◆ **Requirements**: Reproduce the entries from their first line up to and including the line with "return new_object(name, mesh)". Leave out everything after it.

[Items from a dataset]
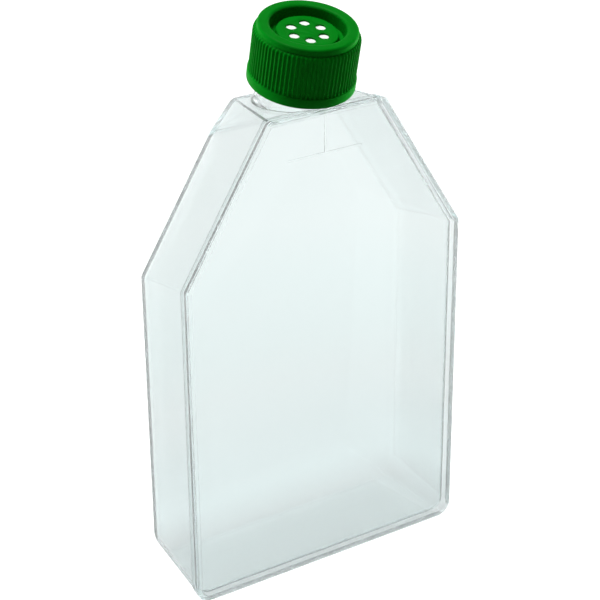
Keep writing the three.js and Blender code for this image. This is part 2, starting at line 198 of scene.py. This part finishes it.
CAMERA_CLIP = (0.01, 50)
BOUNCES = 32


def new_object(name, data):
    """An object for a mesh, a lamp or a camera, linked into the scene."""
    made = bpy.data.objects.new(name, data)
    bpy.context.scene.collection.objects.link(made)
    return made


def closed_object(name, points, faces):
    """A closed surface as an object, with its faces made to point outwards."""
    mesh = bpy.data.meshes.new(name)
    mesh.from_pydata(points.tolist(), [], faces)
    mesh.validate()
    mesh.update()
    work = bmesh.new()
    work.from_mesh(mesh)
    bmesh.ops.recalc_face_normals(work, faces=work.faces)
    work.to_mesh(mesh)
    work.free()
    return new_object(name, mesh)


def mesh_points(mesh):
    """The mesh's vertices as rows of x, y and z."""
    flat = np.zeros(len(mesh.vertices) * 3, np.float32)
    mesh.vertices.foreach_get("co", flat)
    return flat.reshape(-1, 3)


def place_points(mesh, points):
    """Gives the mesh's vertices new places."""
    mesh.vertices.foreach_set("co", points.astype(np.float32).ravel())
    mesh.update()


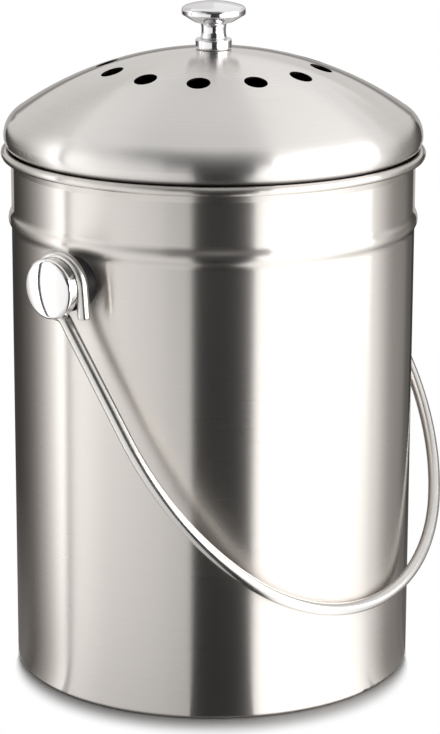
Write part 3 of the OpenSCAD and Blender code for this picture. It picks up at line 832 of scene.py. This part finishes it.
# %% [markdown]
# ## Cards in front
# The dark band down the middle of the pail is the mirror image of a black card that stands between the pail
# and the camera, which looks through it. A black and a grey card hang a little nearer to the pail; the rim,
# the bead and the dome's lower edge mirror them. To the left a tall pale card gives the broad light grey. To
# the right a white sheet on the table carries the white band of the softbox down to the foot.

# %% Set up the front
standing_card(
    "front_black_card",
    ((-11, 0.12, 1), (-8, 0.045, 1), (0, 0.033, 1), (11, 0.04, 1), (17.5, 0.075, 1), (21.5, 0.3, 1)),
    distance=0.60, top=0.53, above=((0.10, 1.0), (0.34, 2.0), (0.50, 1.0)))
hung_card("black_brow", ((-26, 0.3), (-19, 0.08), (0, 0.045), (22, 0.045), (30.5, 0.3)),
          ((0.59, 0.25, 1.0), (0.59, 0.53, 1.0)))
hung_card("grey_brow", ((-60, 1.1), (-48, 0.88), (-36, 0.68), (-26, 0.46)),
          ((0.58, 0.27, 1.0), (0.58, 0.60, 1.0)))
standing_card("left_front_card", ((-82.7, 1.65, 0.6), (-60, 1.2, 0.64), (-30, 1.04, 0.66), (-11, 0.92, 0.66)),
              distance=0.75, top=0.60)

RIGHT_TABLE_ROWS = ((0.0855, 1.7), (0.12, 1.7), (0.20, 1.7), (0.35, 1.6), (0.70, 1.4), (1.25, 1.3))
right_table_reach = RIGHT_TABLE_ROWS[-1][0]
card("right_table_card", [
    (reach, FLAP_HEIGHT, share_of_turn(reach, right_table_reach),
     ((21.5, 1.0), (27, 1.45), (36, tone), (74, tone), (87, 0.82 * tone), (97, 0.62 * tone)))
    for reach, tone in RIGHT_TABLE_ROWS])

# %% [markdown]
# ## Cards beside and behind
# On the left a card that falls from bright to dark makes the slim bright line with the dark edge beyond it,
# and a thin black upright makes the fine dark line next to it. On the right a card falls off more softly.
# The higher cards are for the dome and its shoulder. The cards behind show only near the outline, where
# every surface mirrors what lies beyond it. They are dark close to the table, grey above it and bright
# towards the top.

# %% Set up the sides and the back
AT_SIDE = 0.62
BACK_BANDS = ((0.06, 1.0), (0.075, 10.0), (0.27, 9.0), (0.29, 5.5), (0.32, 5.5), (0.345, 14.5), (0.50, 15.0))

standing_card(
    "left_glow_card",
    ((-150, 0.05, 3.5), (-138, 0.07, 2.8), (-122, 0.18, 0.75), (-104, 0.88, 0.5), (-92, 2.1, 0.5),
     (-86.3, 2.5, 0.5)),
    distance=AT_SIDE, top=0.22)
hung_card("left_sky_card", ((-150, 0.72), (-122, 0.74), (-108, 0.95), (-98, 1.4), (-92, 2.0), (-86.3, 2.4)),
          ((AT_SIDE, 0.22, 0.6), (AT_SIDE, 0.27, 1.0), (AT_SIDE, 0.50, 1.0)))
hung_card("left_high_card",
          ((-180, 0.86), (-166, 0.80), (-150, 0.72), (-118, 0.74), (-104, 0.95), (-86.3, 1.1)),
          ((AT_SIDE, 0.50, 1.0), (AT_SIDE, 0.84, 1.0)))
hung_card("diagonal_gleam", ((-162, 1.0), (-150, 1.2), (-100, 1.3)),
          ((AT_SIDE, 0.84, 1.0), (AT_SIDE, 0.90, 1.0)))
standing_card("dark_line", ((-86.3, 0.02, 28), (-82.7, 0.02, 28)), distance=AT_SIDE, top=0.9)
standing_card("back_left_card", ((-180, 0.05, 3), (-150, 0.05, 3.5)), distance=AT_SIDE, top=0.50,
              above=BACK_BANDS)
standing_card(
    "right_glow_card",
    ((97, 1.65, 0.64), (106, 0.98, 0.62), (115, 0.48, 0.7), (127, 0.36, 0.75), (134, 0.30, 0.85),
     (141, 0.15, 1.4), (152, 0.11, 2)),
    distance=AT_SIDE, top=0.30, above=((0.06, 1.0), (0.12, 0.66)))
hung_card("right_sky_card", ((114, 1.0), (124, 0.78), (138, 0.70), (152, 0.72)),
          ((AT_SIDE, 0.30, 0.4), (AT_SIDE, 0.36, 1.0), (AT_SIDE, 0.62, 1.1)))
standing_card("back_right_card", ((152, 0.05, 3), (158, 0.05, 3), (180, 0.05, 3)), distance=AT_SIDE, top=0.50,
              above=BACK_BANDS)

# %% [markdown]
# ## The dark ceiling
# A dome mirrors what hangs above the camera. A dim ceiling that closes in towards the top gives the front of
# the dome its soft grey, and keeps it from going as white as the backdrop.

# %% Hang the ceiling
hung_card(
    "dark_ceiling",
    ((-80, 0.9), (-62, 0.40), (-45, 0.15), (-15, 0.15), (0, 0.25), (20, 0.25), (36, 0.5), (52, 0.95)),
    ((0.75, 0.60, 1.0), (0.66, 0.85, 1.0), (0.52, 1.02, 1.15), (0.41, 1.09, 1.5)))

# %% [markdown]
# ## Two lamps
# A large softbox stands on the right, with its foot at the level of the table. It lights no matt surface and
# is only mirrored, as the broad white band. The lamp overhead does the opposite: no steel mirrors it, and it
# lights the table from a little behind the pail, so that the pail gets a short soft shadow at its foot.

# %% Set up the lamps
SOFTBOX_TURN, SOFTBOX_HALF_TURN, SOFTBOX_DISTANCE = 60.0, 37.0, 1.3
SOFTBOX_HEIGHT, SOFTBOX_BRIGHTNESS = 0.95, 3.0
OVERHEAD_HEIGHT, DEGREES_BEHIND = 2.2, 2.2
OVERHEAD_WIDTH, OVERHEAD_LENGTH, OVERHEAD_WATTS = 0.06, 0.236, 50.0


def rectangle_lamp(name, width, length, watts, place):
    lamp = bpy.data.lights.new(name, "AREA")
    lamp.shape = "RECTANGLE"
    lamp.size = width
    lamp.size_y = length
    lamp.energy = watts
    stand = bpy.data.objects.new(name, lamp)
    stand.matrix_world = place
    scene.collection.objects.link(stand)
    print(name, round(width, 2), "x", round(length, 2), "m,", round(watts, 1), "W")
    return stand


softbox_width = 2 * SOFTBOX_DISTANCE * math.tan(math.radians(SOFTBOX_HALF_TURN))
softbox_watts = SOFTBOX_BRIGHTNESS * math.pi * softbox_width * SOFTBOX_HEIGHT
softbox = rectangle_lamp(
    "right_softbox", softbox_width, SOFTBOX_HEIGHT, softbox_watts,
    Matrix.Translation(standing_at(SOFTBOX_TURN, SOFTBOX_DISTANCE, SOFTBOX_HEIGHT / 2))
    @ Matrix.Rotation(TOWARDS_CAMERA + math.radians(SOFTBOX_TURN + 90), 4, "Z")
    @ Matrix.Rotation(math.pi / 2, 4, "X"))
softbox.visible_diffuse = False
metres_behind = OVERHEAD_HEIGHT * math.tan(math.radians(DEGREES_BEHIND))
overhead = rectangle_lamp(
    "overhead_lamp", OVERHEAD_WIDTH, OVERHEAD_LENGTH, OVERHEAD_WATTS,
    Matrix.Translation(standing_at(180, metres_behind, OVERHEAD_HEIGHT))
    @ Matrix.Rotation(TOWARDS_CAMERA + math.pi / 2, 4, "Z"))
overhead.visible_glossy = False
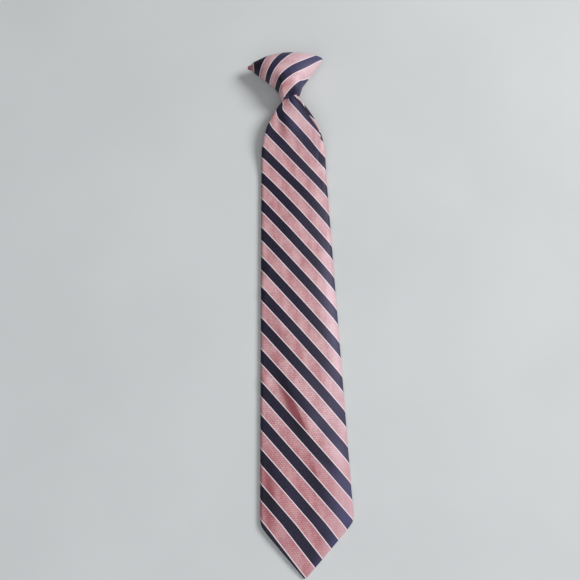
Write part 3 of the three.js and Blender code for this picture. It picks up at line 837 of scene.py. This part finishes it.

◆ **Worked solution**:
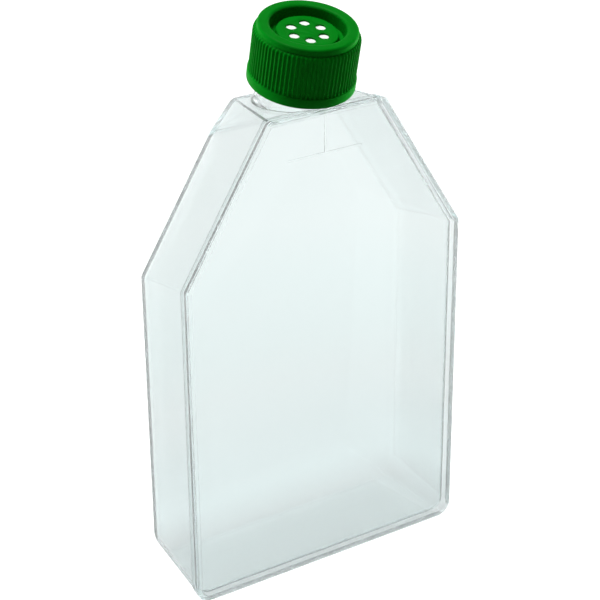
Keep writing the three.js and Blender code for this image. This is part 2, starting at line 198 of scene.py. This part finishes it.
CAMERA_CLIP = (0.01, 50)
BOUNCES = 32


def new_object(name, data):
    """An object for a mesh, a lamp or a camera, linked into the scene."""
    made = bpy.data.objects.new(name, data)
    bpy.context.scene.collection.objects.link(made)
    return made


def closed_object(name, points, faces):
    """A closed surface as an object, with its faces made to point outwards."""
    mesh = bpy.data.meshes.new(name)
    mesh.from_pydata(points.tolist(), [], faces)
    mesh.validate()
    mesh.update()
    work = bmesh.new()
    work.from_mesh(mesh)
    bmesh.ops.recalc_face_normals(work, faces=work.faces)
    work.to_mesh(mesh)
    work.free()
    return new_object(name, mesh)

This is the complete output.